Hi everyone, I'm new here and need to pick some experienced brains please. Am making my first batch of melt & pour, am melting in a double boiler. The soap is melting but is going lumpy every time, it looks like cottage cheese. Have tried a whisk, a metal spoon and a silicone spatula but nothing is getting rid of the lumps. I have also tried melting on a low heat , medium and high but same results. It seems to nearly melt and then starts forming these lumps. Can anyone help please. I don't have a microwave so can't melt it that way.

Thanks in advance

Sally


----------



## Genny (Jul 7, 2012)

It sounds like it's melting and then starting to set up.  Do you have a cover on the pan?


----------



## Sallyj (Jul 7, 2012)

Hi Genny, no I don't have a cover, I wasn't sure I needed one as I thought you had to stir constantly. Am a bit confused to be honest as have read about 30 ways of doing it and they all use a microwave, not many hints and tips for using a pan.
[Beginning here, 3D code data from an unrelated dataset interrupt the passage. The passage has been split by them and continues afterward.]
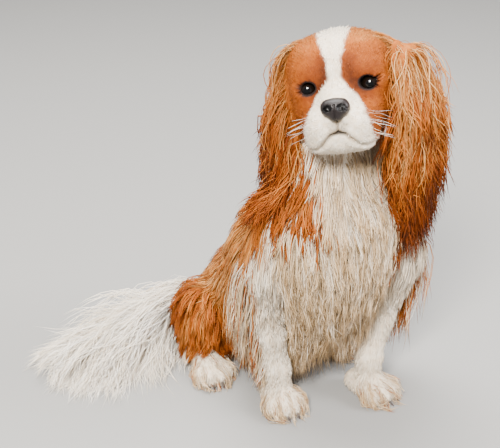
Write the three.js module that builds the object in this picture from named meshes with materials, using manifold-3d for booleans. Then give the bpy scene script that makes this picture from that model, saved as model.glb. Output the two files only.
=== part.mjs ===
// A life-size still model of a seated Cavalier King Charles spaniel, chestnut and white.
// Millimetres, +Z up. The dog faces -Y, its left side is +X, and it rests on the plane Z = 0.
import * as THREE from "three";
import { mergeVertices } from "three/addons/utils/BufferGeometryUtils.js";
import Module from "manifold-3d";

const wasm = await Module();
wasm.setup();

// Driving sizes of the animal.
const GAP = 0.3; // free space left between two nodes that touch
const EYE_RADIUS = 11;
const EYE_SPACING = 58; // between the centres of the eyes

// Depth of coat over the skin: the short hair of the face and feet in full, and elsewhere the dense coat that
// the locks grow out of, less than half of the way to their tips.
const FACE_COAT = 3;
const BODY_COAT = 6;
const LEG_COAT = 4;

// How the head is carried, seen from the dog: turned to its right, nose raised, left eye higher.
const HEAD_TURN = THREE.MathUtils.degToRad(36);
const HEAD_RAISE = THREE.MathUtils.degToRad(13);
const HEAD_TILT = THREE.MathUtils.degToRad(10);
const EYE_MIDPOINT = [-7, -12, 362];

// Colours of the coat and of the bare parts.
const CHESTNUT = new THREE.MeshStandardMaterial({ color: 0xb5652d, roughness: 0.75, metalness: 0 });
const WHITE = new THREE.MeshStandardMaterial({ color: 0xe9dfcd, roughness: 0.8, metalness: 0 });
const DARK_SKIN = new THREE.MeshStandardMaterial({ color: 0x2a2224, roughness: 0.45, metalness: 0 });
const EYE = new THREE.MeshStandardMaterial({ color: 0x140c0a, roughness: 0.05, metalness: 0 });

const BOTH = [-1, 1]; // the dog's right side, then its left
const vec = (p) => new THREE.Vector3(p[0], p[1], p[2]);

// A closed geometry as a solid that can be joined and cut.
function solid(geometry) {
  const bare = geometry.clone();
  bare.deleteAttribute("normal");
  bare.deleteAttribute("uv");
  const merged = mergeVertices(bare, 1e-3);
  return new wasm.Manifold(
    new wasm.Mesh({
      numProp: 3,
      vertProperties: new Float32Array(merged.attributes.position.array),
      triVerts: new Uint32Array(merged.index.array),
    }),
  );
}

const join = (solids) => wasm.Manifold.union(solids);

// The largest closed body of a solid, as a mesh geometry. It is looked for again in the finished 32-bit mesh,
// where two bodies that hang together by less than the rounding have come apart.
const largest = (made) => made.decompose().reduce((a, b) => (b.volume() > a.volume() ? b : a));

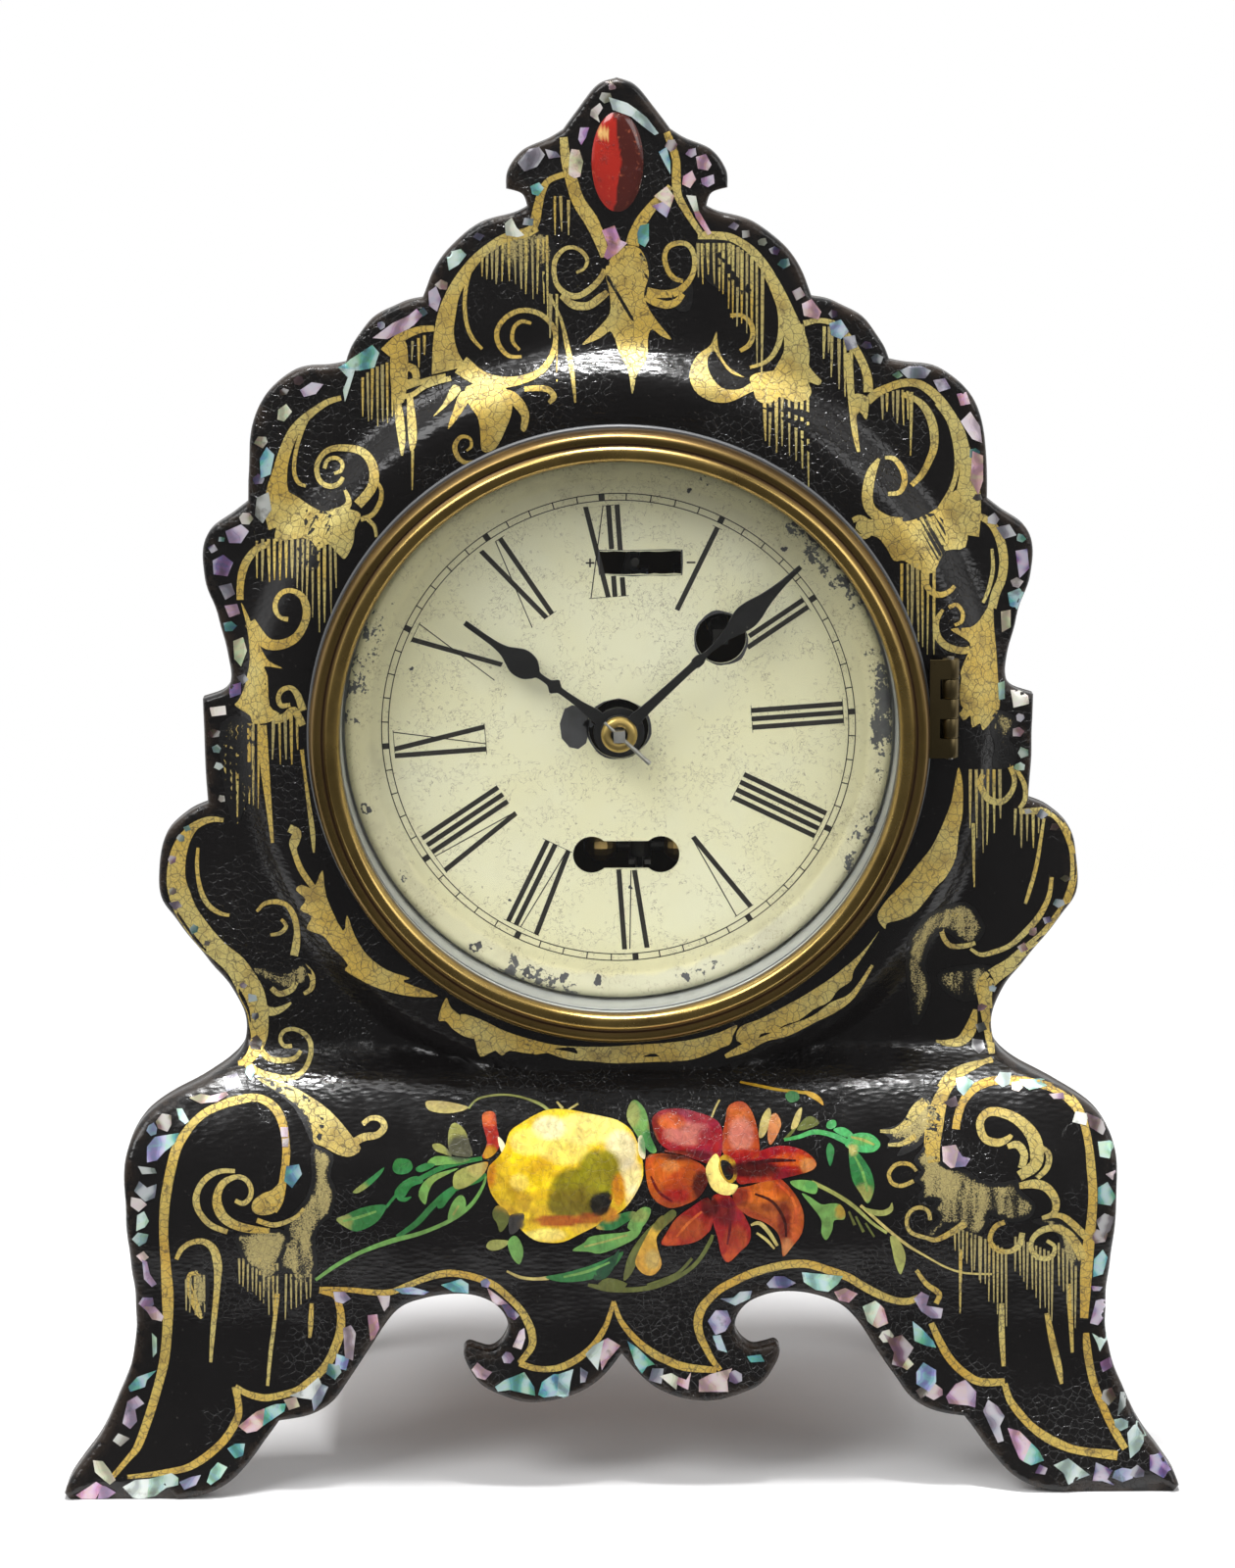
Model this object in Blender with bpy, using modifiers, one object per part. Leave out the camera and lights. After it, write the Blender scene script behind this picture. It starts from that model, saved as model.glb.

Should I try with a cover?

Thanks

Sally


----------



## Genny (Jul 7, 2012)

As long as you have enough water in the double boiler, then you shouldn't have to stir it constantly.  I'd cover it, stir, cover it again, stir until it's completely melted.  Covering it will help keep the moisture from evaporating from the soap & will keep the air from setting the soap up.

I hope it works for you.  If not, there's those boiling bags from Reynolds.  You just put the soap in there, place it in boiling water and it melts it.  Works pretty good.


----------



## Sallyj (Jul 7, 2012)

Thanks for the help Genny, will try it now. I'm in Ireland and we don't have a Reynolds but will have a look online.

Thanks again

Sally


----------